As the community fragments and bickers around the relationship of American Jews to Israel, and the future of the Jewish state, what will Orli absorb? The land of milk and honey, or Israel’s current political weaknesses? The unrelentingly difficult relationship to the Arab minority? To the settlements? A Knesset boycott law? Or the desert blooming?

After two intifadas and endless failed rounds of peace talks, how do we talk to our children about Israel now? Especially younger kids, for whom black is black and white is white?

“If I have to choose my poison of love, identification and solidarity and then, later, have to go back and say: ‘It’s more complicated. There are moral issues’ — well, I’d rather have that problem than raise my children and say Israel is no different than Spain,” Peter Beinart, a professor at the CUNY Graduate School of Journalism, said to me by telephone recently. Beinart, with whom I worked at The New Republic, recently found himself at the front of a debate about young American Jewish disaffection with Israel in the current political climate. His essay on the subject, for The New York Review of Books, highlighted his own conversion to a critical position around Israel. Beinart has become the poster child for the critical son, and yet, with his own kids, he is careful to build a relationship to Israel.

But is it easier to be straightforward with children who are young, like Beinart’s? What about when they are older?

Jeffrey Goldberg, author of the 2006 book “Prisoners: A Muslim & a Jew Across the Middle East Divide” (and a father), thinks the question itself is ill considered. “I tend to think people in the media probably make too much of what we think of as ‘broad dissatisfaction,’” he said. “I don’t treat Israel’s current government as the entire representation of Israel. I tell [my kids] to love America, and I try to teach love of America, but I don’t teach them, ‘If you don’t like the president, then you don’t love America.’ This is where it breaks down for me with hyper-whiney critics: If you are Jewish and deal with Jewishness, you have to deal with the fact that half the world’s Jews live in Israel and there is something called peoplehood. It is particularistic, and it is territorial. It is a story of a group of people with a relationship to a certain place, and you have a relationship to that place.”
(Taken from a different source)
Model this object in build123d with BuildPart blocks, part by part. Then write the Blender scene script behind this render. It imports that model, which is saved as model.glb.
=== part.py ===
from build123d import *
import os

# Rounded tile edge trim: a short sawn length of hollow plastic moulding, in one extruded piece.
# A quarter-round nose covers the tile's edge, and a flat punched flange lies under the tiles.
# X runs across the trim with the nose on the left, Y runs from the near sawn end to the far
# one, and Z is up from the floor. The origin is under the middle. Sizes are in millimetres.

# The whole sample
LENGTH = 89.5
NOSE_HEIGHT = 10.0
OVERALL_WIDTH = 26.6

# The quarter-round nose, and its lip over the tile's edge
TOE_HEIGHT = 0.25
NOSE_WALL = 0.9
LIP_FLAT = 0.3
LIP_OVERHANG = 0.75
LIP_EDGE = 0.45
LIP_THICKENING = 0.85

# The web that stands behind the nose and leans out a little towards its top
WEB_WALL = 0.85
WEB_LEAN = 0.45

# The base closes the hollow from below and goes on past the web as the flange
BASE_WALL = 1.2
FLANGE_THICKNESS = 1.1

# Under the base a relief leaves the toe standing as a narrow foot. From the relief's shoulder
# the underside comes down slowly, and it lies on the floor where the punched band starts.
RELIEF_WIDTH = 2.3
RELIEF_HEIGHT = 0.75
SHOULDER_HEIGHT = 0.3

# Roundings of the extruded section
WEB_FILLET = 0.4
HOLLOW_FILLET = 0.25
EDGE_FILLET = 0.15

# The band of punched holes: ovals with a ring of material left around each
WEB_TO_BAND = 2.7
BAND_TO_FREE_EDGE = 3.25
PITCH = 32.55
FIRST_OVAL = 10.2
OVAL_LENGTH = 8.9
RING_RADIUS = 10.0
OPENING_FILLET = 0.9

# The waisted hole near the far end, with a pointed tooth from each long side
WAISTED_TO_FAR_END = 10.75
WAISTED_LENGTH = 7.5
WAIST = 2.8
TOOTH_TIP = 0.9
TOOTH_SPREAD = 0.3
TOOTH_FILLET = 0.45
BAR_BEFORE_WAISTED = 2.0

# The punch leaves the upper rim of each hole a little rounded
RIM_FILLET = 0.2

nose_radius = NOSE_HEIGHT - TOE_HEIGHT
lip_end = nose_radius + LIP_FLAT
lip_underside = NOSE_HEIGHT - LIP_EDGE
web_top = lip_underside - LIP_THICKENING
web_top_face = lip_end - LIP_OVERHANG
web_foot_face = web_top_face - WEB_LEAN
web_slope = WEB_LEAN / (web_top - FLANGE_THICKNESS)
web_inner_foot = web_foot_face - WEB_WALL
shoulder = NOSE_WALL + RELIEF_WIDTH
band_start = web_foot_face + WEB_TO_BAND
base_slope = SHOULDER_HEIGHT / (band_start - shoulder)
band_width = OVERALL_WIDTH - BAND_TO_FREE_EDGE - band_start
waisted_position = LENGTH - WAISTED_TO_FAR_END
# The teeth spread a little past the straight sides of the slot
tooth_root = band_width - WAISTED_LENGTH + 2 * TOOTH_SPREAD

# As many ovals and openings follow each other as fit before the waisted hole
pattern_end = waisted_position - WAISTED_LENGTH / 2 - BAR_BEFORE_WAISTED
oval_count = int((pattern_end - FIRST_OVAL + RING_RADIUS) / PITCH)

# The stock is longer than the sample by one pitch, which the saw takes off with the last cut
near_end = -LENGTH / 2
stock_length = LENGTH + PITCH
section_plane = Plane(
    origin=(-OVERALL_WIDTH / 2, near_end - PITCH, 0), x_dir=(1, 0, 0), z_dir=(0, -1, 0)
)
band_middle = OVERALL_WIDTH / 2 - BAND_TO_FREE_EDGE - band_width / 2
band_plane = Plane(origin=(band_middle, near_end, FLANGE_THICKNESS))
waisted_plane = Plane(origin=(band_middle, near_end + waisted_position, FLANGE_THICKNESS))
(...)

Goldberg recently had an online scuffle with a Village Voice film critic named Allison Benedikt, who wrote a story about her own disenchantment with Israel, her coming of age with a husband who is intensely critical of the state and a sister who lives in Tel Aviv. In an increasingly bitter Twitter back-and-forth, Benedikt announced that she had cut the wicked child out of the four questions of the Seder because she was rewriting her own history.

“Sometimes I think it is sort of a pose, the level of distress that people express,” Goldberg mused. “I despair sometimes about Israeli government policies. But that’s got nothing to do with my relationship to the land of the people who live there.
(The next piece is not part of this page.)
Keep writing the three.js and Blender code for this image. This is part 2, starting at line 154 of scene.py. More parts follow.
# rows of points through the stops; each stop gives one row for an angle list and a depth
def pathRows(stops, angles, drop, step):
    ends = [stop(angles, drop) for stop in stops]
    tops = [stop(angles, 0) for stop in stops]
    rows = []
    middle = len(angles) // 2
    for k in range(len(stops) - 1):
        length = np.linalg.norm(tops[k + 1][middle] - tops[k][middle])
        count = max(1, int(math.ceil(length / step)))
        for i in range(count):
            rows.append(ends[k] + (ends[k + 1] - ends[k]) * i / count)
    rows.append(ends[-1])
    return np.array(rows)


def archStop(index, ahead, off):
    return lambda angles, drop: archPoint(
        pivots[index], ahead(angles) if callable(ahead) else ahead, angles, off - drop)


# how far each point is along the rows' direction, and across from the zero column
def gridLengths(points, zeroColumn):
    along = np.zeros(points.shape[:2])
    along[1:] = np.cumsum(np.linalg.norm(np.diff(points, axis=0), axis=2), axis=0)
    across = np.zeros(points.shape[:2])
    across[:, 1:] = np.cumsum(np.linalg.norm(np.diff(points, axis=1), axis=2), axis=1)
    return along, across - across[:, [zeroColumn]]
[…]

“And that’s what I teach [my kids]: You are a member of a people, dispersed around the world. Its center was originally Israel and once again is Israel. It is a place that I want you to feel belongs to you. I want you to go there and if you don’t like something about it, argue against it, but don’t abandon it.… It is a spiritual and emotional and historical relationship — not a political relationship.”
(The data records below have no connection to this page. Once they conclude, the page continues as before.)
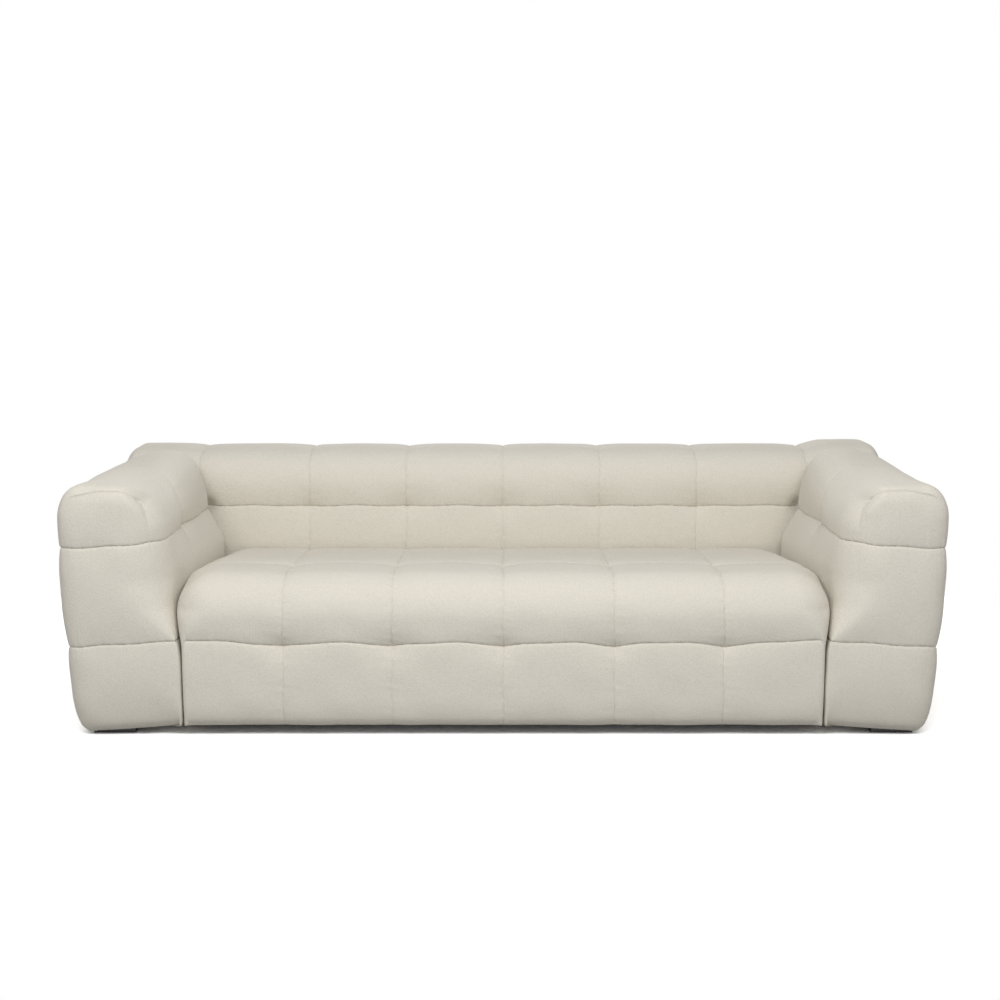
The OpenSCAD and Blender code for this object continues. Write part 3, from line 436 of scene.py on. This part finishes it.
# the hem curls under, but little where an arm faces the seat
def curlHem(place, box, out, free, form):
    hemIn, hemHigh = form["hem"]
    above = ramp(box[:, 2], form["low"][2], form["low"][2] + hemHigh)
    curl = hemIn * (1 - np.sqrt(1 - (1 - above) ** 2)) * free
    if form["kind"] == "arm":
        curl = curl * (1 - (1 - form["hemFacingSeat"]) * facingSeat(box, out))
    level = out * (1, 1, 0)
    reach = np.linalg.norm(level, axis=1)
    side = reach > padding["curledFrom"]
    place[side] -= level[side] * (curl[side] / reach[side])[:, None]


# how far a seat's end or an arm's inner face leans, at each point's height and depth
def leanBetween(place, form):
    share = ramp(place[:, 1], form["low"][1], form["high"][1])
    front = np.interp(place[:, 2], form["leanAt"], form["leanFront"])
    rear = np.interp(place[:, 2], form["leanAt"], form["leanRear"])
    return front * (1 - share) + rear * share


# the ends lean with the arms, and the top falls towards the back
def settleSeat(place, box, form):
    ends = ramp(np.abs(place[:, 0]), form["leanFrom"], form["high"][0]) ** 2
    place[:, 0] += np.sign(box[:, 0]) * leanBetween(place, form) * ends
    fall = ramp(box[:, 1], form["seams"][1][0], form["high"][1])
    place[:, 2] -= form["rake"] * fall * ramp(box[:, 2], form["seams"][2][0], form["high"][2])


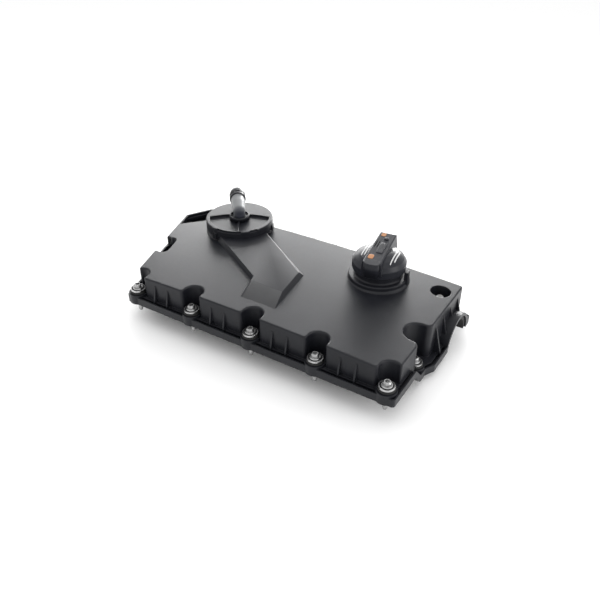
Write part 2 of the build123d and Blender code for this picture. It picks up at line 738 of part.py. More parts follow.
def outlet_nozzle():
    """Elbow pipe that leaves the regulator towards the back."""
    centre, heading = nozzle_frame()
    inlet_z = reg_seat_z + reg_skirt - nozzle_inlet_depth
    down = disc(centre.X, centre.Y, inlet_z, centre.Z, nozzle_foot_radius)
    pipe_plane = Plane(centre, z_dir=heading)
    pipe = pipe_plane * turned([(0, 0), (nozzle_foot_radius, 0), (nozzle_radius, nozzle_flare),
                                (nozzle_radius, nozzle_length), (0, nozzle_length)])
    barb = pipe_plane * Pos(0, 0, nozzle_length - 3) * Cylinder(nozzle_radius + 0.8, 2)
    body = down + pipe + barb + Pos(*centre) * Sphere(nozzle_foot_radius)
    groove_z = reg_seat_z + reg_skirt - 1.0
    groove = tube(centre.X, centre.Y, groove_z - o_ring_section / 2, groove_z + o_ring_section / 2,
                  nozzle_foot_radius + 2, nozzle_foot_radius - o_ring_section + 0.2)
    throat = nozzle_bore - nozzle_bore_step
    body -= Pos(centre.X, centre.Y, (inlet_z - 2 + centre.Z) / 2) * Cylinder(throat, centre.Z - inlet_z + 2)
    body -= pipe_plane * Pos(0, 0, nozzle_length / 2) * Cylinder(throat, nozzle_length)
    body -= pipe_plane * Pos(0, 0, nozzle_length - nozzle_mouth_length / 2 + 2) * Cylinder(
        nozzle_bore, nozzle_mouth_length + 4)
    body -= Pos(*centre) * Sphere(throat)
    return body - groove


def nozzle_o_ring():
    groove_z = reg_seat_z + reg_skirt - 1.0
    middle = nozzle_foot_radius - (o_ring_section - 0.2) / 2 + 0.05
    half = o_ring_section / 2 - 0.06
    corners = [(middle + half * cos(radians(a)), half * sin(radians(a))) for a in range(0, 360, 45)]
    return Pos(reg_x, reg_y, groove_z) * turned(corners)


def quick_ring():
    """Dark snap collar near the end of the nozzle."""
    centre, heading = nozzle_frame()
    plane = Plane(centre, z_dir=heading)
    start = nozzle_length - 6 - quick_ring_length
    ring = Pos(0, 0, start + quick_ring_length / 2) * (
        Cylinder(quick_ring_radius, quick_ring_length) - Cylinder(nozzle_radius + fit,
                                                                  quick_ring_length + 2))
    waist = Pos(0, 0, start + quick_ring_length / 2) * (
        Cylinder(quick_ring_radius + 2, 2) - Cylinder(quick_ring_radius - 0.8, 2))
    return plane * (ring - waist)


def cap_base_z():
    return neck_top_z - 1.2 + cap_gap


def filler_cap():
    """Cap with a skirt, a domed top and a wide handle bar that rises to the back."""
    z0 = cap_base_z()
    z1 = z0 + cap_skirt
    top = z0 + handle_height
    shell = turned([(0, z0), (cap_radius - 0.8, z0), (cap_radius, z0 + 0.8), (cap_radius, z1 - 0.6),
                    (cap_radius - 0.6, z1), (0.9 * cap_radius, z1 + 0.36 * cap_dome),
                    (0.73 * cap_radius, z1 + 0.68 * cap_dome),
                    (0.46 * cap_radius, z1 + 0.9 * cap_dome), (0, z1 + cap_dome)])
    half = handle_width / 2
    profile = Plane.XZ * Polygon((-half - 3, z1 - 4), (half + 3, z1 - 4), (half, top + handle_slope),
                                 (-half, top + handle_slope), align=None)
    bar = Pos(0, handle_length / 2, 0) * extrude(profile, handle_length)
    reach = handle_length / 2
    above = Plane.YZ * Polygon((-reach - 1, top - handle_slope), (reach + 1, top + handle_slope),
                               (reach + 1, top + 20), (-reach - 1, top + 20), align=None)
    bar -= Pos(-handle_width, 0, 0) * extrude(above, 2 * handle_width)
    bar = fillet(bar.faces().sort_by(Axis.Z)[-1].edges(), 1.6)
    cap = shell + Rot(0, 0, handle_angle) * bar
    cap -= disc(0, 0, z0 - 1, neck_top_z + cap_seal_height, neck_radius + cap_gap)
    inside = turned([(plug_radius - plug_wall, z0 - 1), (cap_inside_radius, z0 - 1),
                     (cap_inside_radius - 2, z1 + cap_dome / 2),
                     (0, z1 + cap_dome / 2), (0, z0 - 1)])
    return Pos(neck_x, neck_y, 0) * (cap - inside)


def cap_plug():
    """Hollow plug under the cap, with three bayonet wings below the neck."""
    top = neck_top_z + cap_seal_height
    bottom = neck_plate_z - neck_depth - bayonet_thickness - 1.0
    body = tube(0, 0, bottom, top, plug_radius, plug_radius - plug_wall)
    wing_place = Pos(plug_radius, 0, bottom + bayonet_thickness / 2)
    wing = wing_place * Box(2 * bayonet_reach, 12, bayonet_thickness)
    wings = [Rot(0, 0, 30 + i * 120) * wing for i in range(3)]
    return Pos(neck_x, neck_y, 0) * (body + wings)


def cap_seal():
    """Flat ring between the neck's rim and the cap."""
    return tube(neck_x, neck_y, neck_top_z + 0.02, neck_top_z + cap_seal_height - 0.02, neck_radius - 1,
                plug_radius + 0.3)


def all_nodes():
    """Every sub-part by its node name, in the plan's own place."""
    nodes = {"cover_shell": cover_shell(), "perimeter_gasket": perimeter_gasket(body_outline()),
             "cam_end_seal": end_seal()}
    nodes.update({node: group(solids) for node, solids in mount_stack().items()})
    nodes.update({
        "baffle_plate": baffle_plate(), "baffle_screws": group(baffle_screws()),
        "regulator_lid": regulator_lid(), "regulator_membrane": membrane(), "regulator_piston": piston(),
        "regulator_spring": piston_spring(), "outlet_nozzle": outlet_nozzle(),
        "nozzle_o_ring": nozzle_o_ring(),
        "nozzle_quick_ring": quick_ring(), "filler_cap": filler_cap(), "filler_cap_plug": cap_plug(),
        "filler_cap_seal": cap_seal()})
    return nodes


def main():
    os.makedirs("parts", exist_ok=True)
    nodes = all_nodes()
    boxes = [shape.bounding_box() for shape in nodes.values()]
    low = [min(getattr(box.min, axis) for box in boxes) for axis in "XYZ"]
    high = [max(getattr(box.max, axis) for box in boxes) for axis in "XYZ"]
    move = Pos(-(low[0] + high[0]) / 2, -(low[1] + high[1]) / 2, -low[2])
    print("moved by", move.position)
    for node, shape in nodes.items():
        placed = group(move * solid for solid in shape.solids())
        placed.label = node
        export_step(placed, f"parts/{node}.step")


main()
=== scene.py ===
"""Engine valve cover: finishes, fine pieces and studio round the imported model."""

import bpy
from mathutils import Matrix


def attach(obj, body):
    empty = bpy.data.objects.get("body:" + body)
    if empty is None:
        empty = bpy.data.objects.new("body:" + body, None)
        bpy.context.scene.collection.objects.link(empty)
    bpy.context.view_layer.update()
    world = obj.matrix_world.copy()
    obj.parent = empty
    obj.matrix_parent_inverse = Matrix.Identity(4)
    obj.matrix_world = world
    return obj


bl_info = {
    "name": "Valve Cover Dressing",
    "version": (1, 1, 0),
    "blender": (4, 5, 0),
    "location": "View3D > Sidebar > Valve Cover",
    "description": "Finishes a moulded engine valve cover with its bolts, cap and regulator",
    "category": "Object",
}

from math import cos, radians, sin

import bpy
import numpy as np
from bpy.props import FloatProperty, FloatVectorProperty, IntProperty, PointerProperty
from bpy.types import Operator, Panel, PropertyGroup
from mathutils import Matrix, Vector

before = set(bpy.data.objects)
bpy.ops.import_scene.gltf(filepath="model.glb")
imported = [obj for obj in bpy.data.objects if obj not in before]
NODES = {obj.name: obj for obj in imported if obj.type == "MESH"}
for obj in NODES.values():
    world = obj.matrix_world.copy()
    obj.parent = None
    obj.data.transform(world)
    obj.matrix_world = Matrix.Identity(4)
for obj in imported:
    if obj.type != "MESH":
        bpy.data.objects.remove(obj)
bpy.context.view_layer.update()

MM = 0.001


def points_of(node):
    """All points of a CAD node's mesh, one row each."""
    mesh = NODES[node].data
    points = np.empty(len(mesh.vertices) * 3, dtype=np.float32)
    mesh.vertices.foreach_get("co", points)
    return points.reshape(-1, 3)


def box_of(points):
    """Lowest corner, middle and highest corner of the points' box."""
    low, high = points.min(axis=0), points.max(axis=0)
    return low, (low + high) / 2, high


# Places of the filler cap and of the nozzle's elbow, which stands over the regulator's middle.
CAP_CENTRE = box_of(points_of("filler_cap_seal"))[1][:2]
CAP_LOW, _, CAP_HIGH = box_of(points_of("filler_cap"))
CAP_FOOT, CAP_TOP = CAP_LOW[2], CAP_HIGH[2]
REGULATOR = box_of(points_of("regulator_piston"))[1]
ELBOW = (float(REGULATOR[0]), float(REGULATOR[1]), 93.3 * MM)
PIPE_TURN, PIPE_TILT = radians(130), radians(8)
PIPE_AXIS = (cos(PIPE_TILT) * cos(PIPE_TURN), cos(PIPE_TILT) * sin(PIPE_TURN), sin(PIPE_TILT))

# Middle of the front bolt row, the crowned plate, and the floor inside the lid's rim.
ROW_PLACE = np.array((22.5889, -104.3)) * MM
PLATE_TOP, CROWN_RADIUS = 67.6 * MM, 3574.2 * MM
LID_FLOOR = 85.2 * MM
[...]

Goldberg calls the anti-Zionist narrative “potent” but “devoid of morality.” He explained: “I think you have responsibilities when you are born Jewish. You get to criticize and struggle and fight, but you don’t get to walk away. That’s the lesson of the wicked son in the Haggadah. That’s what I believe.”

I found myself hoping Goldberg gets to be around Orli, from time to time. I want her, too, to feel as I did when I left Jerusalem the first time — that I missed the city like a person, that it was a part of me. And I want her, too, to know how painful I find the modern realities of the post-Oslo era. And I want her to care, with all her heart, all her soul, all her mind.

Sarah Wildman writes about the intersection of culture, politics and travel for The New York Times and for Politics Daily.